A Mosaic of Music: Stereophile's Clarinet Quintet CD Page 4
I first met Antony Michaelson in the summer of 1978, when he and a friend were manufacturing tube amplifiers under the Michaelson & Austin name. We stayed in touch as M&A folded, as Antony spent a brief period working in the US, and as he founded British audio manufacturer Musical Fidelity. Throughout the years, Antony wore his passion for the clarinet on his sleeve, and, having played chamber music with him several times, it had always been at the back of my mind that someday I would record him playing some of the music we both loved. I spoke with him many months after the Kansas sessions and asked him what it was about the clarinet that had first attracted him.
Antony Michaelson: It was just that I loved the sound. I loved the way the thing looked and I loved the sound it made.
John Atkinson: You started playing the instrument relatively late in life.
Michaelson: Very late. I was 14, but I took to it instantly. However, being a good Jewish boy, when I was 18 I ignored whatever level of talent I had and went into accountancy. This made me utterly ill, and eventually I was sacked. Then I got a business degree, which was a complete waste of time. Then I had six jobs in one and a half years of employment, because I just couldn't settle. But finally I went to music college, where I studied with Keith Puddy and John McCaw.
Atkinson: You're currently studying with Dame Thea King, who has recorded all the major clarinet works for Hyperion Records.
Michaelson: Yes. When I was doing the Mozart Clarinet Concerto record [recorded by Tony Faulkner in DSD and released in 1998 on CD on Antony's Musical Fidelity label, MF018], I heard Thea doing a broadcast of a master class and I really liked her approach. I phoned her up but she was a bit leery; you know, who the hell was I? Nevertheless, she invited me to play for her. She ripped me apart, of course, really ripped me apart, but she did take me on. It was an epiphany. I can't tell you the change it made in my playing. It was huge.
Atkinson: All the years I've known you, you've always been searching for a better clarinet. What instrument did you play at the sessions for Mosaic?
Michaelson: It was a Rossi clarinet. I used to play a type of clarinet called a "pre-war 1010," which is a very English thing. The "1010" refers to the bore of the instrument, and they're not made anymore. Well, there is one chap making them, but they're just not the same as the pre-war instruments. I had some very careful measurements made, and there was a fundamental difference between the newer English-bore clarinets and my pre-war 1010 in terms of the wall thickness. Then I heard of this chap in Chile, Luis Rossi, who makes an English-bore clarinet. I had a long conversation with him. The guy's a genius—apart from making amazing clarinets, he's an amazing clarinetist. I got Rossi to make me a pair of clarinets to my spec, and they were better than my pre-war 1010. And that's what I used on my concerto record.

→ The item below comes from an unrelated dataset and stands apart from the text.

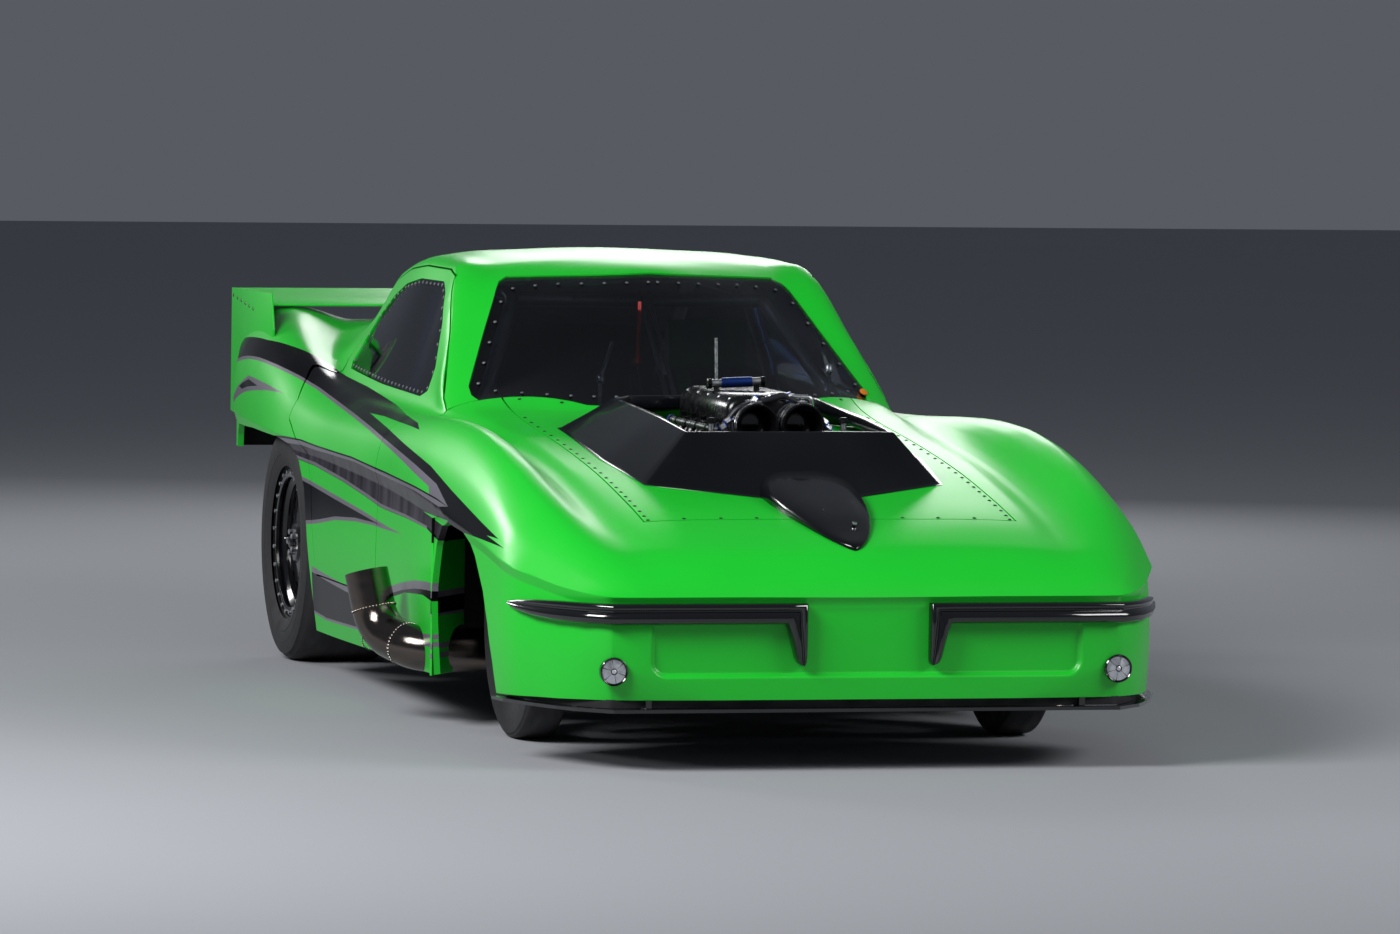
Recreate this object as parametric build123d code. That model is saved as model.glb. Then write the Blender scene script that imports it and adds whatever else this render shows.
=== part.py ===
# Doorslammer drag racing car: a low two-door fastback body on a tube chassis,
# with an open engine in the hood, big rear slicks, parachutes and a wheelie bar.
# Millimetres, +Z up, the nose points to -Y and the car's left side is +X.
# The model is laid out with y = 0 at the front axle, and moved to its origin when saved.
from build123d import *
from math import hypot
import os

os.makedirs("parts", exist_ok=True)

# Driving dimensions
WHEELBASE = 2540
NOSE_Y = -1005
TAIL_Y = 3450
WALL = 18              # thickness of the body panels and the doors
GLASS = 5              # thickness of the polycarbonate windows
GLASS_SET = 5          # how far the windows lie under the outer skin
SEAM = 6               # gap between two fixed panels
DOOR_GAP = 12          # gap round a door, wide enough for its swing
FIT = 0.3              # clearance of pieces that sit on each other

FRONT_TYRE = dict(radius=312, width=120, bead=198, x=690)
REAR_TYRE = dict(radius=358, width=312, bead=212, x=702)
WHEELIE_TYRE = dict(radius=62, width=44, bore=8, x=90)
FRONT_Z = FRONT_TYRE["radius"]
AXLE_Z = REAR_TYRE["radius"]
WHEELIE_Y = WHEELBASE + 1440
WHEELIE_Z = 112        # the wheelie wheels hang clear of the ground
BLADE_REACH = 26       # how far the bumper blades stand ahead of the nose
ORIGIN_Y = (WHEELIE_Y + WHEELIE_TYRE["radius"] + NOSE_Y - BLADE_REACH) / 2

# Body lines, each a list of (y, x, z) from the nose to the tail. A section of the
# body joins the lines in this order, from the middle of the roof down to the sill.
LINES = {
    "centre": [
        (-1005, 0, 464), (-975, 0, 503), (-930, 0, 540), (-856, 0, 582), (-774, 0, 608),
        (-652, 0, 637), (-400, 0, 684), (0, 0, 745), (475, 0, 800), (800, 0, 838),
        (925, 0, 862), (1148, 0, 1022), (1450, 0, 1237), (1530, 0, 1254), (1660, 0, 1268),
        (1950, 0, 1280), (2400, 0, 1262), (2700, 0, 1205), (3000, 0, 1110), (3250, 0, 1030),
        (3450, 0, 1005)],
    "middle": [
        (-1005, 200, 465), (-975, 210, 503), (-930, 220, 540), (-856, 230, 581),
        (-774, 235, 607), (-652, 240, 637), (-400, 245, 684), (0, 250, 745), (475, 260, 800),
        (800, 270, 836), (925, 290, 855), (1148, 305, 985), (1450, 245, 1205),
        (1530, 225, 1238), (1660, 225, 1262), (1950, 225, 1274), (2400, 215, 1253),
        (2700, 190, 1190), (3000, 155, 1095), (3250, 120, 1025), (3450, 110, 1005)],
    "screen edge": [
        (-1005, 350, 466), (-975, 365, 502), (-930, 385, 539), (-856, 405, 579),
        (-774, 415, 604), (-652, 425, 635), (-400, 435, 683), (0, 445, 745), (475, 460, 800),
        (800, 490, 832), (925, 530, 846), (1148, 612, 869), (1340, 518, 1038),
        (1530, 423, 1204), (1660, 420, 1246), (1950, 425, 1262), (2400, 405, 1235),
        (2700, 360, 1165), (3000, 290, 1070), (3250, 225, 1015), (3450, 205, 1003)],
    "pillar": [
        (-1005, 450, 466), (-975, 475, 501), (-930, 500, 537), (-856, 520, 575),
        (-774, 530, 599), (-652, 545, 629), (-400, 560, 679), (0, 565, 744), (475, 575, 797),
        (800, 600, 822), (925, 625, 832), (1148, 662, 842), (1200, 664, 868),
        (1400, 600, 1055), (1580, 550, 1205), (1660, 533, 1236), (1950, 540, 1234),
        (2400, 520, 1186), (2700, 475, 1115), (3000, 395, 1035), (3250, 330, 1008),
        (3450, 300, 1001)],
    "belt": [
        (-1005, 520, 466), (-975, 550, 500), (-930, 575, 534), (-856, 600, 569),
        (-774, 615, 592), (-652, 630, 620), (-560, 640, 640), (-400, 647, 670), (-200, 652, 704),
        (0, 655, 734), (250, 657, 764), (475, 660, 785), (800, 668, 806), (1148, 682, 824),
        (1500, 690, 834), (1950, 695, 846), (2400, 688, 866), (2700, 655, 908),
        (3000, 590, 962), (3250, 510, 995), (3450, 470, 998)],
    "crown": [
        (-1005, 600, 466), (-975, 640, 497), (-930, 675, 528), (-856, 712, 565),
        (-774, 738, 598), (-652, 762, 646), (-560, 776, 682), (-400, 786, 735), (-200, 790, 787),
        (0, 790, 822), (250, 790, 846), (475, 790, 851), (800, 784, 842), (1148, 770, 824),
        (1500, 765, 815), (1950, 765, 815), (2200, 766, 829), (2400, 766, 856),
        (2700, 760, 932), (3000, 745, 1002), (3250, 730, 1036), (3450, 722, 1040)],
    "shoulder": [
        (-1005, 655, 466), (-975, 697, 485), (-930, 734, 506), (-856, 775, 534),
        (-774, 809, 560), (-652, 850, 598), (-560, 866, 626), (-400, 876, 668), (-200, 881, 706),
        (0, 882, 734), (250, 882, 756), (475, 880, 768), (800, 870, 768), (1148, 852, 762),
        (1500, 842, 757), (1950, 840, 757), (2400, 852, 790), (2700, 858, 852),
        (3000, 848, 905), (3250, 825, 930), (3450, 800, 938)],
    "crease": [
        (-1005, 700, 466), (-975, 736, 470), (-930, 772, 476), (-856, 816, 487),
        (-774, 852, 502), (-652, 898, 522), (-560, 910, 537), (-400, 913, 562), (0, 913, 600),
        (400, 906, 636), (1148, 876, 664), (1950, 870, 684), (2540, 893, 696), (3000, 880, 706),
        (3250, 858, 712), (3450, 830, 716)],
    "undercut": [
        (-1005, 696, 440), (-975, 730, 442), (-930, 764, 447), (-856, 807, 458),
        (-774, 842, 472), (-652, 887, 492), (-560, 899, 506), (-400, 902, 530), (0, 902, 566),
        (400, 895, 600), (1148, 865, 628), (1950, 859, 648), (2540, 882, 660), (3000, 869, 668),
        (3250, 847, 672), (3450, 818, 676)],
    "side": [
        (-1005, 700, 320), (-930, 770, 320), (-856, 814, 320), (-774, 850, 320),
        (-652, 895, 320), (-560, 908, 320), (-400, 912, 330), (400, 904, 350), (1148, 872, 370),
        (1950, 868, 390), (2540, 886, 400), (3000, 868, 400), (3450, 815, 400)],
    "sill": [
        (-1005, 697, 192), (-930, 766, 190), (-856, 809, 187), (-774, 844, 184),
        (-652, 888, 178), (-560, 901, 174), (-400, 905, 168), (400, 892, 150), (1148, 858, 139),
        (1950, 853, 130), (2540, 868, 130), (3450, 800, 130)],
}
STATIONS = [-1005, -975, -930, -856, -774, -652, -560, -400, -200, 0, 250, 475, 800, 925, 1148,
            1340, 1530, 1660, 1950, 2200, 2400, 2700, 3000, 3250, 3450]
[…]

Atkinson: But that wasn't the clarinet you played on our recording.
Michaelson: No, that was one of the next pair I had made, from extremely old blackwood. Very old ebony. There were also a couple of changes to the tone holes that I wanted to make to improve the intonation.
Atkinson: For the Mozart and Brahms quintets you used a clarinet pitched in A, which plays a semitone, or half a step, lower than the usual B-flat instrument.
Michaelson: Yes, the A instrument produces a much more voluminous sound than the B-flat. The B-flat is much more brilliant and bright.
Atkinson: Many people will probably be surprised to learn how different clarinets can be. There's the bore, the wall thickness, the tapering of the tone holes, the quality of the reeds...before you even start to play a note, it seems there's as much to worry about as there is in a high-end audio system.
Michaelson: The clarinet is a very strange instrument. When you start playing it it's all very, very easy, it all works easily. But once you start playing it properly, I reckon it's getting on to be the hardest orchestral instrument there is to play. And there are more differences in clarinet sound, in my opinion, than there are in many other instruments. English clarinets are one thing, German clarinets are something else again, Viennese are something else again, and Eastern Europe is something else different again. And American clarinets...there are all sorts of weird things going on with the bore—they have "chokes," lumps of wood designed to damp some of the vibrations, the resonances.
Atkinson: I remember the first time I heard the Brahms Quintet—the way the clarinet creeps in with that rising arpeggio at the very beginning raised goosebumps.
Michaelson: The Brahms is an extraordinary work. You've got this incredible richness of texture, and yet the most amazing economy of resource. If you look at the rhythmic and harmonic and melodic elements, there are very, very few. But Brahms marshals them and reuses them and restructures them and turns them upside down and inside out. The more you get to know about what he does...I just can't believe the intellectual achievement of the work. Yet it has this wonderful unity—the way, at the very end of the fourth movement, you've got a wonderful recitative that leads inexorably back to the opening theme of the first movement. In the voicing and the patterns of that last movement, it's so powerful!